Peretz finishes his blog saying much what I mentioned in a recent blog entry. Clinton's chase after a Nobel for another Middle East peace treaty and the "magical realism" he imagined would then remove the incentive to hate and attack American interests---this displays a naive fairy godmother view of history, which now "mocks" Clinton, as Fouad Ajami describes in his book "The Foreigner's Gift."
On the evidence, "President Clinton, Berger and Secretary Albright were concentrating on a last minute push for a peace agreement between the Palestinians and the Israelis." They wanted nothing to interfere with this enterprise. This is reported by the Commission as Clarke's insight. The fact is that Clinton and company assumed that settling the historical and religious conflict between the two sides would buy peace in the entire region and in the Islamic orbit beyond. But settling this conflict would be possible only if Israel were to imperil its very life. Still, and even if it did precisely that, the wars of the Arabs and of the non-Arab Muslims, too, would not cease. They will fester and flare up, as the routine mass killings in Iraq are still with us after a thousand years.

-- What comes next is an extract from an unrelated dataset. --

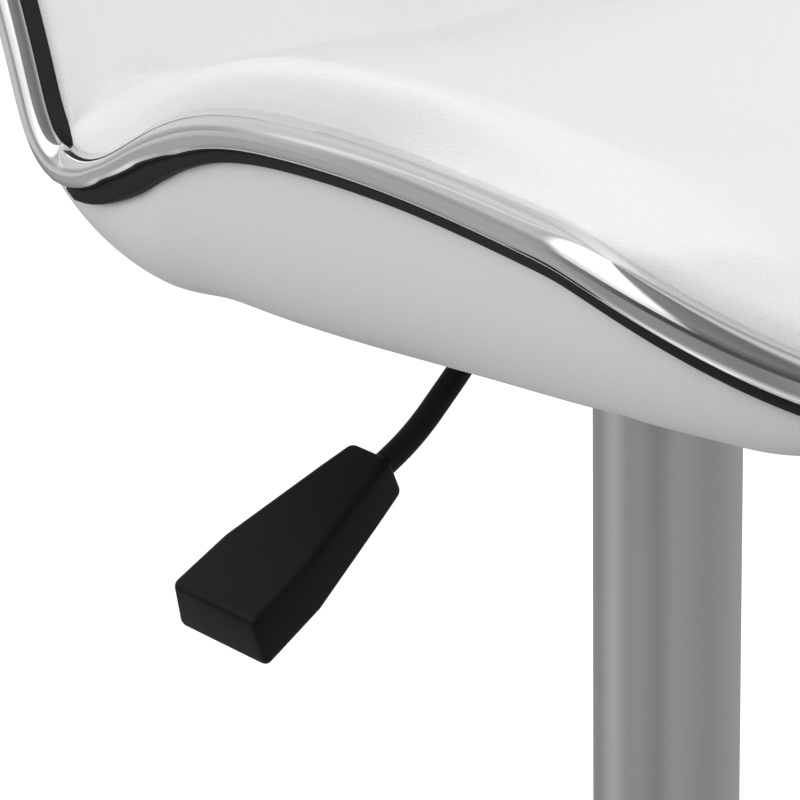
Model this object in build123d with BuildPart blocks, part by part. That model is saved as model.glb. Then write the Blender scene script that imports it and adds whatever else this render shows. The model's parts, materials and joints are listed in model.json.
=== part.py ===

As Ajami says in "Dream Palace of the Arabs," we are dealing with a "broken civilization" with failed attempts at transitioning to modernization and westernization. The inertia of centuries and the Islamic predominance of patriarchal institutions make any future development toward modern and post-modern environments by the core Middle East very aleatoire, as the French say. Conditional to the violent and confused history of the region for the last millenium, or at least since the Mongol conquest by Helagu of Baghdad in 1258, a genocide from which Mesopotamia, at least, has never really recovered.
The Ba'ath Party means "rebirth" or "renaissance" or "risorgimento." But a peaceful Islam does not seem to be in the offing in the very near future, no matter what sort of diplomacy and negotiations are put forward.
A return of the Democrats to power having learned nothing and fingerpointing all the time would just postpone any real progress toward a real resolution based on Reagan's apt motto "Trust and Verify."